The foreign-owned assets might attract IHT in the countries where they are held, but many countries have lighter or no IHT regimes, for example Australia, Estonia and Norway.

However, the UK government has said that related changes to IHT will not happen until 2025 at the earliest.

A retirement in the sun

Any changes could also have the potential to make overseas retirement much more attractive to those coming to the end of their working lives in the UK.

"We could see a raft of retirees looking for the ‘world’s worst travel brochure’, highlighting countries that do not typically charge inheritance tax," Mr Etherington told The National.

"Places like Australia and New Zealand may prove to be attractive destinations for a retirement abroad as a result."

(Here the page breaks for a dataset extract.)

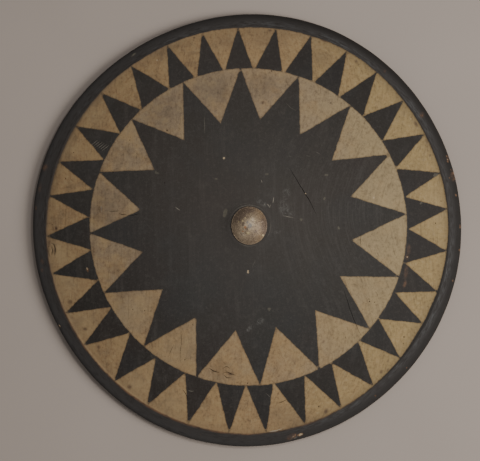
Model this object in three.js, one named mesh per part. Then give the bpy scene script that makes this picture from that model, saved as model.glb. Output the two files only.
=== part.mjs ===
// Round wooden shield, lying on its rim with the boss up. Millimetres, +Z up.
// The origin is under the middle of the outline, on the plane that the rim lies on.
// +Y is the top of the painted design, and the wood's grain runs along it.
import * as THREE from 'three';
import { mergeVertices } from 'three/addons/utils/BufferGeometryUtils.js';

// Outline: a circle cut by hand and shrunk across its grain. Each wave has its number
// of peaks in a turn, its height, and the bearing of a peak in degrees clockwise from +Y.
const BOARD_RADIUS = 320.3;
const OUTLINE_WAVES = [
  { peaks: 2, height: 1.9, bearing: 14 },
  { peaks: 3, height: 1.4, bearing: 45 },
  { peaks: 4, height: 1.3, bearing: 13 },
];

// Board, from the plane it lies on up
const PAINTED_EDGE_HEIGHT = 17; // painted face where it meets the rim
const DOME_RISE = 46; // from that edge to the middle of the painted face
const BOARD_THICKNESS = 12;

// Rim: a band hardly proud of the face, falling outwards with it, rolled over at its edge
// and flat underneath
const RIM_WIDTH = 22;
const RIM_PROUD = 0.6;
const RIM_STEP = 2.5; // run of the step up from the painted face
const RIM_FALL = 4; // from that step out to the edge, if it weren't rolled over
const RIM_ROLL_WIDTH = 8;
const RIM_ROLL_DEPTH = 5;
const RIM_FOOT_INSET = 4; // flat underside in from the outline
const RIM_FOOT_WIDTH = 16;
const HOLLOW_SLOPE = 8; // run of the slope from the flat underside into the hollow

// Low collar carved round the boss
const COLLAR_HEIGHT = 0.5; // flat seat above the middle of the dome
const COLLAR_LAND = 2.4; // flat left showing at the boss's ends
const COLLAR_SLOPE = 5;

// Boss: a hammered cap, a little longer along the grain than across it
const BOSS_HALF_WIDTH = 26.1;
const BOSS_HALF_LENGTH = 27.9;
const BOSS_HEIGHT = 13;
const BOSS_LIP_HEIGHT = 1.4; // short upright edge at the foot of the dome
const BOSS_GAP = 0.3;

// Hand grip: a bowed bar across the grain, with a flared foot at each end
const GRIP_SPAN = 148; // between the middles of the feet
const FINGER_GAP = 31; // from the hollow down to the bar
const BAR_WIDTH = 26;
const BAR_THICKNESS = 16;
const BAR_FLAT = 0.86; // share of an oval's thickness that is left between the bar's flat faces
const BEND_RADIUS = 24;
const FOOT_WIDTH = 38;
const FOOT_LENGTH = 28;
const GRIP_GAP = 0.5; // the hollow curves across the foot, so this is more than the boss's

// Fineness of the facets
const BOARD_SEGMENTS = 80;
const DOME_STEPS = 8;
const ROLL_STEPS = 4;
const BOSS_SEGMENTS = 32;
const BOSS_STEPS = 7;
const GRIP_SIDES = 16;
const BEND_STEPS = 5;

const RIM_INNER_RADIUS = BOARD_RADIUS - RIM_WIDTH;
const DOME_RADIUS = (RIM_INNER_RADIUS ** 2 + DOME_RISE ** 2) / (2 * DOME_RISE);
const APEX_HEIGHT = PAINTED_EDGE_HEIGHT + DOME_RISE;
const COLLAR_TOP = APEX_HEIGHT + COLLAR_HEIGHT;

// Height of the painted face at a distance from the middle
function faceHeight(radius) {
  return APEX_HEIGHT - DOME_RADIUS + Math.sqrt(DOME_RADIUS ** 2 - radius ** 2);
}

// Height of the hollow behind it
function hollowHeight(radius) {
  return faceHeight(radius) - BOARD_THICKNESS;
}

// Values from start to end, in equal steps, both included
function steps(start, end, count) {
  return Array.from({ length: count + 1 }, (_, i) => start + ((end - start) * i) / count);
}

// Smooth rise from 0 to 1
function smooth(t) {
  return t * t * (3 - 2 * t);
}

// A profile of [radius, height] pairs turned about the vertical axis
function turned(profile, segments) {
  const points = profile.map(([radius, height]) => new THREE.Vector2(radius, height));
  return new THREE.LatheGeometry(points, segments).rotateX(Math.PI / 2);
}

// The hollow, from the middle out to the flat underside of the rim
function hollowProfile() {
  const footInner = BOARD_RADIUS - RIM_FOOT_INSET - RIM_FOOT_WIDTH;
  const hollow = steps(0, footInner - HOLLOW_SLOPE, DOME_STEPS);
  return [...hollow.map((r) => [r, hollowHeight(r)]), [footInner, 0]];
}

// The rim, from its flat underside round the edge and in over its sloping face
function rimProfile() {
  const crest = PAINTED_EDGE_HEIGHT + RIM_PROUD;
  const rollRise = (RIM_FALL * RIM_ROLL_WIDTH) / (RIM_WIDTH - RIM_STEP);
  const roll = steps(0, 1, ROLL_STEPS).map((t) => [
    BOARD_RADIUS - RIM_ROLL_WIDTH * t ** 2,
    crest - RIM_FALL - RIM_ROLL_DEPTH * (1 - t) ** 2 + rollRise * t ** 2,
  ]);
  return [
    [BOARD_RADIUS - RIM_FOOT_INSET, 0],
    [BOARD_RADIUS, RIM_FOOT_INSET],
    ...roll,
    [RIM_INNER_RADIUS + RIM_STEP, crest],
    [RIM_INNER_RADIUS, PAINTED_EDGE_HEIGHT],
  ];
}

// The painted face, from the rim up to the collar and its flat top
function faceProfile() {
  const landRadius = Math.max(BOSS_HALF_WIDTH, BOSS_HALF_LENGTH) + COLLAR_LAND;
  const collarRadius = landRadius + COLLAR_SLOPE;
  const face = steps(RIM_INNER_RADIUS, collarRadius, DOME_STEPS).slice(1);
  return [...face.map((r) => [r, faceHeight(r)]), [landRadius, COLLAR_TOP], [0, COLLAR_TOP]];
}

// How far the outline stands out of its circle on a bearing, in radians
function outlineWave(bearing) {
  return OUTLINE_WAVES.reduce((sum, wave) => {
    const turn = wave.peaks * (bearing - THREE.MathUtils.degToRad(wave.bearing));
    return sum + wave.height * Math.cos(turn);
  }, 0);
}

// The turned board, with the waves in full at its edge and none in the middle
function boardGeometry() {
  const geometry = turned([...hollowProfile(), ...rimProfile(), ...faceProfile()], BOARD_SEGMENTS);
  const position = geometry.getAttribute('position');
  for (let i = 0; i < position.count; i++) {
    const x = position.getX(i);
    const y = position.getY(i);
    const share = Math.hypot(x, y) / BOARD_RADIUS;
    const grown = 1 + (share * outlineWave(Math.atan2(x, y))) / BOARD_RADIUS;
    position.setXY(i, x * grown, y * grown);
  }
  return geometry;
}

// A shallow, flat-bottomed oval dome with a short upright lip
function bossGeometry() {
  const rise = BOSS_HEIGHT - BOSS_LIP_HEIGHT;
  const radius = (BOSS_HALF_WIDTH ** 2 + rise ** 2) / (2 * rise);
  const edgeSlope = Math.asin(BOSS_HALF_WIDTH / radius);
  const dome = steps(edgeSlope, 0, BOSS_STEPS).map((a) => [
    Math.sin(a) / Math.sin(edgeSlope),
    BOSS_HEIGHT - radius * (1 - Math.cos(a)),
  ]);
  const round = turned([[0, 0], [1, 0], ...dome], BOSS_SEGMENTS);
  return round.scale(BOSS_HALF_WIDTH, BOSS_HALF_LENGTH, 1);
}

// Middle line of half the grip, from the middle of the bar to the seat of one foot.
// Each station has its place, the direction of the line and its flare from bar to foot.
function gripStations(barHeight) {
  const footX = GRIP_SPAN / 2;
  const bendX = footX - BEND_RADIUS;
  const bendTop = barHeight + BEND_RADIUS;
  const seat = hollowHeight(footX);
  const bend = steps(0, Math.PI / 2, BEND_STEPS).map((a) => ({
    x: bendX + BEND_RADIUS * Math.sin(a),
    z: bendTop - BEND_RADIUS * Math.cos(a),
    angle: a,
  }));
  const line = [...bend, { x: footX, z: seat, angle: Math.PI / 2 }];
  const rise = seat - barHeight;
  return line.map((s) => ({ ...s, flare: smooth((s.z - barHeight) / rise) }));
}

// One ring of the grip: an oval with its inner and outer faces flattened
function gripRing({ x, z, angle, flare }, side) {
  const halfWidth = THREE.MathUtils.lerp(BAR_WIDTH, FOOT_WIDTH, flare) / 2;
  const halfThickness = THREE.MathUtils.lerp(BAR_THICKNESS, FOOT_LENGTH, flare) / 2;
  return steps(0, 2 * Math.PI, GRIP_SIDES).slice(1).map((turn) => {
    const across = halfWidth * Math.cos(turn);
    const oval = (halfThickness / THREE.MathUtils.lerp(BAR_FLAT, 1, flare)) * Math.sin(turn);
    const out = THREE.MathUtils.clamp(oval, -halfThickness, halfThickness);
    return [side * (x - out * Math.sin(angle)), across, z + out * Math.cos(angle)];
  });
}

// Closed skin through rings of equal length, with a fan over each end
function lofted(rings) {
  const sides = rings[0].length;
  const middle = (ring) => [0, 1, 2].map((k) => ring.reduce((sum, p) => sum + p[k], 0) / sides);
  const points = [...rings.flat(), middle(rings[0]), middle(rings[rings.length - 1])];
  const first = rings.length * sides;
  const triangles = [];
  for (let side = 0; side < sides; side++) {
    const next = (side + 1) % sides;
    for (let row = 0; row < rings.length - 1; row++) {
      const [a, b] = [row * sides + side, row * sides + next];
      triangles.push(a, b, a + sides, b, b + sides, a + sides);
    }
    const last = (rings.length - 1) * sides;
    triangles.push(first, next, side, first + 1, last + side, last + next);
  }
  const geometry = new THREE.BufferGeometry();
  geometry.setAttribute('position', new THREE.Float32BufferAttribute(points.flat(), 3));
  geometry.setIndex(triangles);
  return geometry;
}

function gripGeometry() {
  const barHeight = hollowHeight(0) - FINGER_GAP - BAR_THICKNESS / 2;
  const half = gripStations(barHeight);
  const left = half.slice().reverse().map((station) => gripRing(station, -1));
  const right = half.map((station) => gripRing(station, 1));
  const rings = [...left, ...right];
  // The seats follow the hollow
  for (const ring of [rings[0], rings[rings.length - 1]]) {
    for (const point of ring) point[2] = hollowHeight(Math.hypot(point[0], point[1])) - GRIP_GAP;
  }
  return lofted(rings);
}

function shieldPart(name, geometry, color, roughness, metalness) {
  geometry.deleteAttribute('uv');
  geometry.deleteAttribute('normal');
  const merged = mergeVertices(geometry);
  merged.computeVertexNormals();
  const material = new THREE.MeshStandardMaterial({ color, roughness, metalness });
  const mesh = new THREE.Mesh(merged, material);
  mesh.name = name;
  return mesh;
}

const board = shieldPart('board', boardGeometry(), 0x3a3733, 0.6, 0);
const boss = shieldPart('boss', bossGeometry(), 0x9a8468, 0.45, 0.7);
boss.position.z = COLLAR_TOP + BOSS_GAP;
const grip = shieldPart('grip', gripGeometry(), 0x5a3d26, 0.6, 0);

const shield = new THREE.Group();
shield.add(board, boss, grip);

// The waves leave the outline a little off the middle of the dome
const outline = new THREE.Box3().setFromObject(board);
const middle = outline.getCenter(new THREE.Vector3());
shield.position.set(-middle.x, -middle.y, 0);

export default shield;
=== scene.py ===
"""A round wooden shield lying on its rim, seen from above.

The board is carved in one with its rim and painted black and tan. A small metal boss sits
on a low collar at its middle, and a wooden grip spans the hollow behind.
"""
import math
from types import SimpleNamespace

import bpy
import numpy as np
from mathutils import Matrix, Vector, noise
from mathutils.geometry import delaunay_2d_cdt
from mathutils.kdtree import KDTree


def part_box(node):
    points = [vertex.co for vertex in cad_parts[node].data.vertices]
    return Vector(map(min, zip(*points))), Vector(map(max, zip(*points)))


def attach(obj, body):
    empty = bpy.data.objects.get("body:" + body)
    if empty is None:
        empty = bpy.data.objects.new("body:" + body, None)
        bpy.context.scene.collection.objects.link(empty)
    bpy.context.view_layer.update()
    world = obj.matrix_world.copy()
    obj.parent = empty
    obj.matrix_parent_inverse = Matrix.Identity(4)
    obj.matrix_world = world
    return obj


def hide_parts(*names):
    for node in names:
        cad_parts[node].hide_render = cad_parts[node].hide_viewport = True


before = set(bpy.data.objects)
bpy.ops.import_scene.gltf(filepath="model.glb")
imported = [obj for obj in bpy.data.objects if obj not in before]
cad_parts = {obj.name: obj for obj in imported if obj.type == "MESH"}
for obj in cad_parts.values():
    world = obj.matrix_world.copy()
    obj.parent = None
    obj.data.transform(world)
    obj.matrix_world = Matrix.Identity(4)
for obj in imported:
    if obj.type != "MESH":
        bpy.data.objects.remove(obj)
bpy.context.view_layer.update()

MM = 0.001

# Board, in the sizes of its solid. A wave of the outline has its number of peaks in a
# turn, its height, and the bearing of a peak in degrees clockwise from +Y.
BOARD_RADIUS = 320.3 * MM
WAVES = ((2, 1.9 * MM, 14), (3, 1.4 * MM, 45), (4, 1.3 * MM, 13))
PAINTED_EDGE_HEIGHT = 17 * MM
DOME_RISE = 46 * MM
BOARD_THICKNESS = 12 * MM
RIM_WIDTH = 22 * MM
RIM_PROUD = 0.6 * MM
RIM_STEP = 2.5 * MM
RIM_FALL = 4 * MM
RIM_ROLL_WIDTH = 8 * MM
RIM_ROLL_DEPTH = 5 * MM
RIM_FOOT_INSET = 4 * MM
RIM_FOOT_WIDTH = 16 * MM
HOLLOW_SLOPE = 8 * MM
COLLAR_HEIGHT = 0.5 * MM
COLLAR_LAND = 2.4 * MM
COLLAR_SLOPE = 5 * MM

# Boss
BOSS_LOW, BOSS_HIGH = (Vector(corner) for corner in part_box("boss"))
BOSS_HALF_WIDTH = (BOSS_HIGH.x - BOSS_LOW.x) / 2
BOSS_HALF_LENGTH = (BOSS_HIGH.y - BOSS_LOW.y) / 2
BOSS_LIP_HEIGHT = 1.4 * MM
BOSS_LIP_INSET = 0.7 * MM
DENT_SIZE, DENT_DEPTH = 8 * MM, 0.13 * MM
PIT_SIZE, PIT_DEPTH = 1.7 * MM, 0.4 * MM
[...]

John McCaffrey, head of tax at Alexander & Co, agrees that UK retirees could become even more tempted to retire overseas, taking their spending power with them.

"Actually, liquidating your assets [in the UK] and moving overseas could be seriously beneficial," he told The National.

"Which surprises me, because this would be a great way of taking assets out of the UK and why would he [Jeremy Hunt] do something like that?"

But there could also be a significant time period of transition, according to Anthony Whatling, managing director at Alvarez & Marsal Tax.

"It's worth noting that retiring abroad could lead to a period where an individual might be subject to IHT (or its local equivalent) in both the UK and the new jurisdiction for the first 10 years," he told The National.

"However, double tax treaties should ideally prevent double taxation."

The website International Travel produces an annual Global Retirement Index, which lists the top places in the world to retire to, according to a survey it conducts of retirees living overseas.

Countries are ranked using seven criteria, from housing to ease of acquiring visas, and cost of living to health care – and, of course, climate. The ratings are then averaged out to give a final score.

In this year's index, Costa Rica takes top spot, followed closely by Portugal. Half of the top 10 are in Latin America, while four are in Europe.

'Clearer for all'

The boon to British expats could be considerable, if foreign assets are excluded from UK IHT calculations.

An estate's first £325,000 is exempt from IHT and above that a 40 per cent rate is applied, which is one of the highest in the world.

As a simple example, if your estate is worth £1 million, IHT would be 40 per cent of £625,000, or £250,000.

But if the new residency-based regime is applied in the way many think it will be and £200,000 of your estate is foreign-based assets, then your IHT bill becomes significantly reduced, because your UK estate is worth £800,000. Therefore, your UK IHT liability becomes £190,000.

However, this very basic illustration, and given the complexity of the UK tax system, by no means illustrates what may come to pass after the Treasury's period of consultation.

Also, there is no IHT payable on estates over £325,000, provided everything is left to a spouse, civil partner, charity or community amateur sports club.

In addition, if you give away your home to your children (including adopted, foster or stepchildren) or grandchildren, the IHT threshold can rise to £500,000.

Mr Whatling points out that the Treasury's consultation paper will detail the "system's operation, mentioning that 'other connecting factors' may also be considered".

"We need to await the consultation paper to understand the full implications, but it's possible that merely being non-resident may not suffice to escape the IHT net," he told The National.

"Connections to the UK, such as property, family, or other links, may still bring expats within the scope of IHT. Nonetheless, the new system promises to be clearer for all."

In response to a request for comment from The National, an HMRC representative said: “Some points of detail regarding inheritance tax will be settled after consultation with representative bodies and other interested parties.

"Further updates and draft legislation will then be published later this year, inviting technical comments.”

Another big uncertainty in all this is a potential change in UK government if the opposition Labour party were to be victorious in a general election later this year.

"The devil will most definitely be in the detail of any actual legislation," Mr McCaffrey told The National.

"What the final form looks like may not be what the Conservatives had in mind to begin with."